What do people look for in a psychological thriller??

Posted on: November 7th 2017   By: Catherine Nuza

What do people look for in a psychological thriller??

By: Catherine. S. Nuza

It may be obvious to some that suspense, twists and turns and most importantly a “good guy” and a “bad guy” are what makes a good psychological thriller.

I would agree that these are some of the elements but the list is in no way complete. So where do we start?

  1. What is familiar is not always safe:

    A great way of engaging your reader with a novel is by introducing elements that may be familiar or a comfort in some way. When people feel connected to something on a personal level it will draw them in. This works really well when taking place in a home, bedroom or school for example and then changing that place of comfort, into a place to be feared. It pulls at our raw need for safety and confuses the reader. These places are supposed to be safe and they suddenly discover that they should be scared of them.

  2. Why are Killers always so perfect?

    When people think of a killer there is a lot of dissociation going on. You would never kill anyone, so logically they must be different to you. This distinction is so vast that in your eyes the murderer is no longer as human as you are. This is incorrect as killers are just as human as anybody else but the reason why they kill is deeply routed in the psychology of their past. Every killer has a story and life just like any other person.

    I have read countless books where the killer who is planning a murder is so cool and collected, it's very rare to see them make an error. Like anyone who is learning, mistakes will always happen. So in writing a psychological thriller allow the killer to not be so perfect, as no one is. It will portray them for what people are, flawed.

  3. Confused?

    When trying to create a story that will leave the reader intrigued, enjoying the journey and wanting to know more, we can sometimes create too many twists and turns. The reader can lose interest and stop enjoying the story if they think the plot is too complicated or hard to follow as this can ruin the overall flow. In fact just one twist can be enough for readers to enjoy. This really depends on what kind of storyline you are writing and if twists are needed to make the reader as confused as the main character.

  4. Reality or fantasy?

    Regardless if your story is rooted more in fantasy or reality, the characters have to come across to the reader as someone they might know or knew once upon a time. That familiar element will help ignite feelings inside the reader such as shock, horror, disbelief or satisfaction when things happen to the characters in the story. A novel needs to create some sort of emotional reaction in the reader for them to relate to it better. When a person reads a romance novel they know what to expect, the same goes for reading a psychological thriller. They want to be left in suspense, kept on the edge of their seats, shocked and surprised; so give the reader what they want.

  5. Unique:

    When writing a book it is very easy to describe things in the same way others have, but where is the uniqueness that readers often search for? Wherever and whenever you can, implement your own style and flare, after all it is your story. Be original and creative with your imagination.

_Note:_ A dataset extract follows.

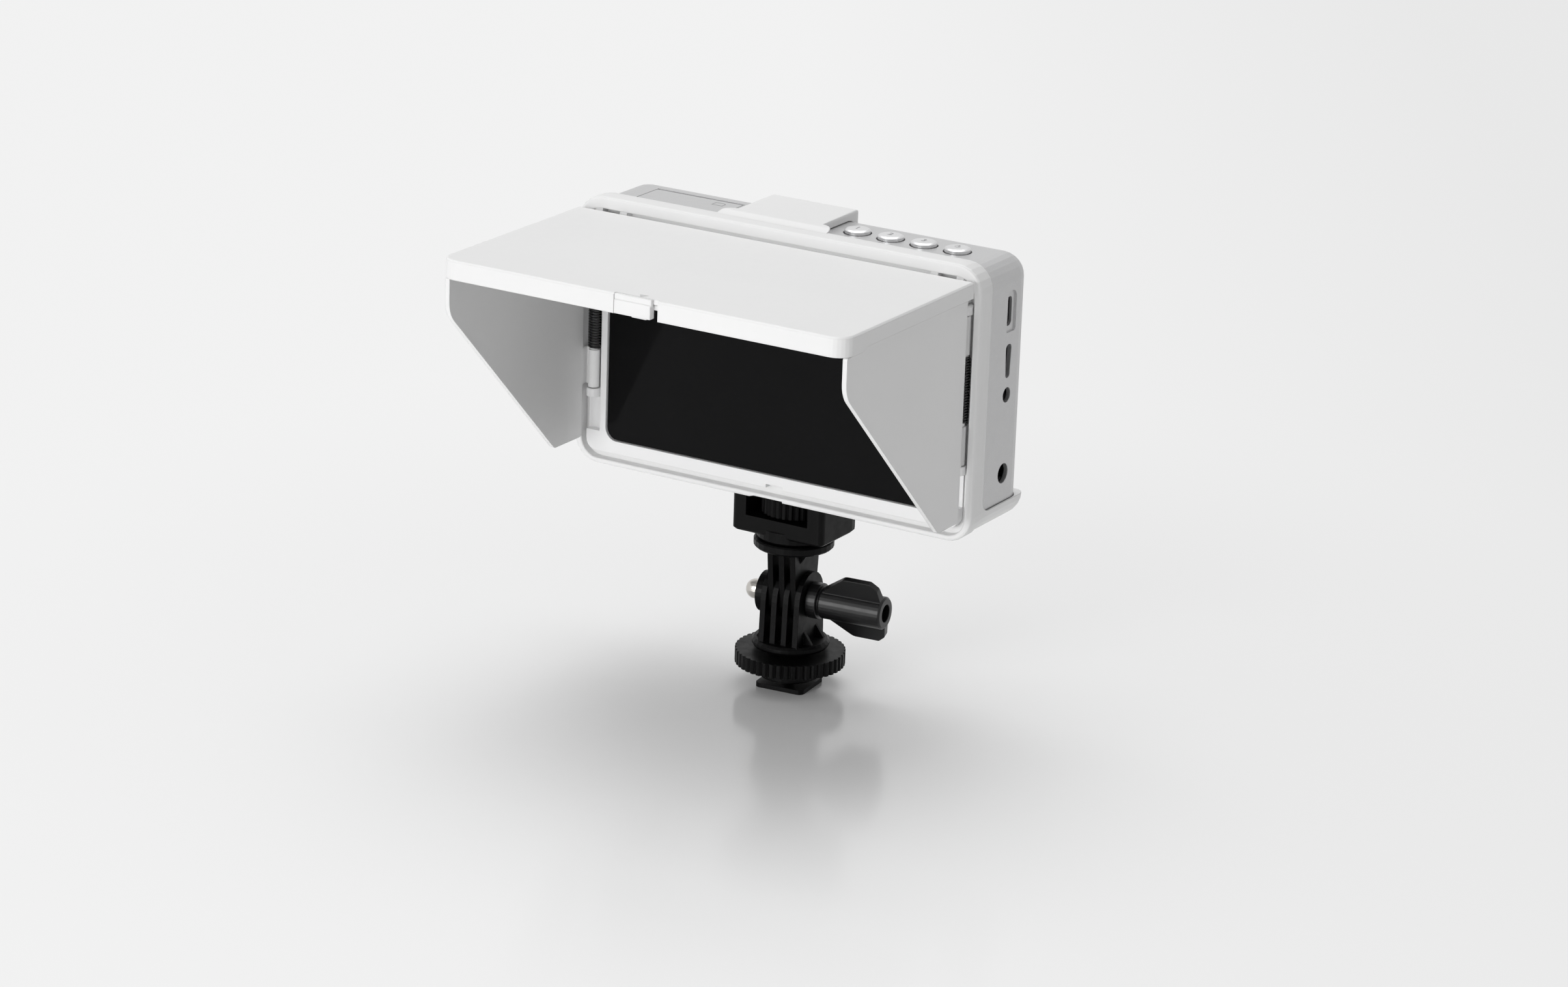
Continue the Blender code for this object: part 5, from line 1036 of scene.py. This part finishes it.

  6. Why a psychological thriller?

    Genres like the classic thrillers have characters in the story that are portrayed as being in the moment because they physically respond to external threats. Whereas in the subgenre of psychological thrillers, the story mainly tries to manipulate characters or situations. It twists and plays with the characters emotional and mental state of being. The true element of a thriller can be shown by using suspense, fear, trauma or horror as well as many other factors under the same umbrella.

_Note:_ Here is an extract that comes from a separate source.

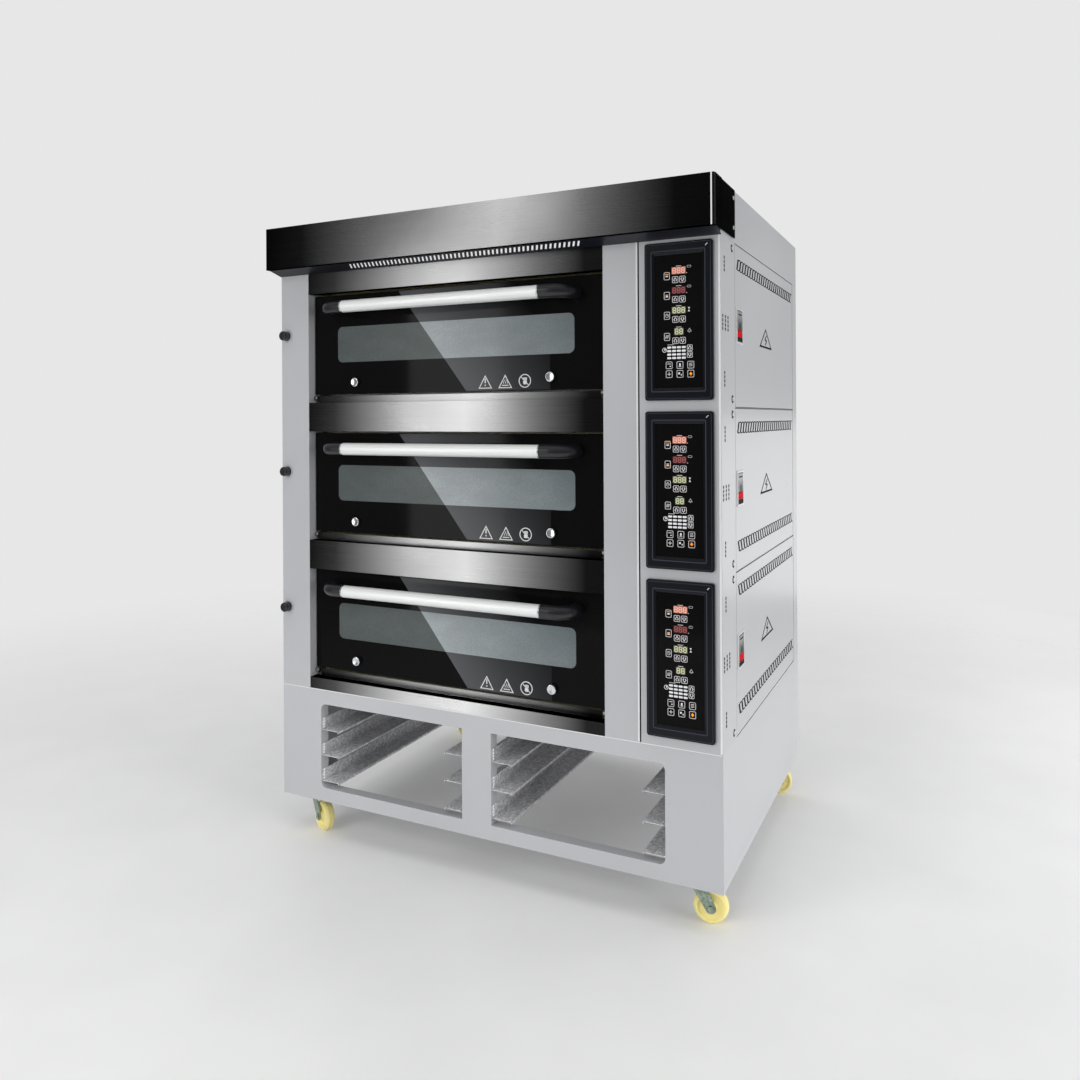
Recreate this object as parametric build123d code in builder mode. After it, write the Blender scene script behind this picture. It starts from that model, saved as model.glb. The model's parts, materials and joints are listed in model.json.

    I personally love writing psychological thrillers as when playing with what the mind knows is real or thinks is real, it can open up an unlimited platform to create a different and new world for the reader to enjoy.

  7. The story:

    When writing a psychological thriller, unexpected people and events or surprises can give the story a more realistic feel; as life is never plain sailing. The depth of the story depends on how much detail you have added into it.

  8. Backgrounds:

    With every character I write about, I know their background story. Keeping this in mind you can add in nuggets of knowledge for the reader as they get to know the characters. This background will also help you know exactly how each one of the characters are going to react to each other throughout the story. Having well rounded characters helps to bring that realness into the story and gives them a certain presence.

  9. Fun:

    Most importantly writing a novel should be enjoyable for the author and enjoyable for the reader. If you have written out a skeleton mock-up of your story but are unsure if it's a story someone would enjoy reading ask a friend to read it over. They can give you honest feedback and possibly help you correct any errors. Writing is limitless and creative so just have fun with it and allow it to flow.

I hope these points help you with any writing you wish to pursue.